Die Beklagte hat lediglich vorgetragen, dass der Gesetzgebungsprozess auf EU-Ebene noch nicht abgeschlossen ist und behauptet, dass die Verhandlungsposition der Bundesregierung durch die Herausgabe der Formulierungshilfe geschwächt werden könnte.
Die bloße Deklaration von Verhandlungen durch die an sich informationspflichtige Stelle als „vertraulich“ genügt für die Informationsverweigerung jedoch nicht. Entscheidend ist vielmehr, ob im jeweiligen Zusammenhang nach den erkennbaren Umständen die Möglichkeit eines freien Gedankenaustausches geschaffen und eine Entscheidungsfindung erleichtert werden soll. Dies ist seitens der informationspflichtigen Stelle mir substantieller Begründung darzulegen (Schoch, a.a.O., § 3 Rn. 173). Es ist nicht ersichtlich, dass das gesamte europäische Gesetzgebungsverfahren entgegen den Grundsätzen von Demokratie und Transparenz vertraulich und einem Informationszugangsanspruch nicht zugänglich sein soll.
Darüber hinaus ist nicht erkennbar, inwiefern hier überhaupt internationale Verhandlungen vorliegen sollen, in denen eine Verhandlungsposition Deutschlands geschwächt werden könnte. Der Beschluss des Rates der EU vom 13. Juli 2018 ist bereits veröffentlicht. Nun fehlt die Zustimmung der Mitgliedstaaten.

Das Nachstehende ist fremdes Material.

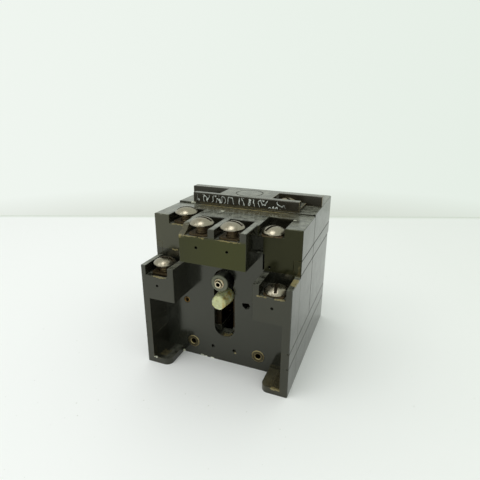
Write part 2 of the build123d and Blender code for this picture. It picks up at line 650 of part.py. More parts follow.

Es liegt schon keine Verhandlungssituation mehr vor. Darüber hinaus ist bekannt, dass die Einführung der Sperrklausel auf Initiative der Bundesregierung beschlossen wurde und eine der Formulierungshilfen die Zustimmung hierzu betrifft. Die andere Formulierungshilfe betrifft bereits die Einführung der entsprechenden Sperrklausel. Die deutschen Interessen dürften somit hinreichend bekannt sein.
Nach alldem ist die Klage vollumfänglich begründet.
Beglaubigte und einfache Abschrift anbei.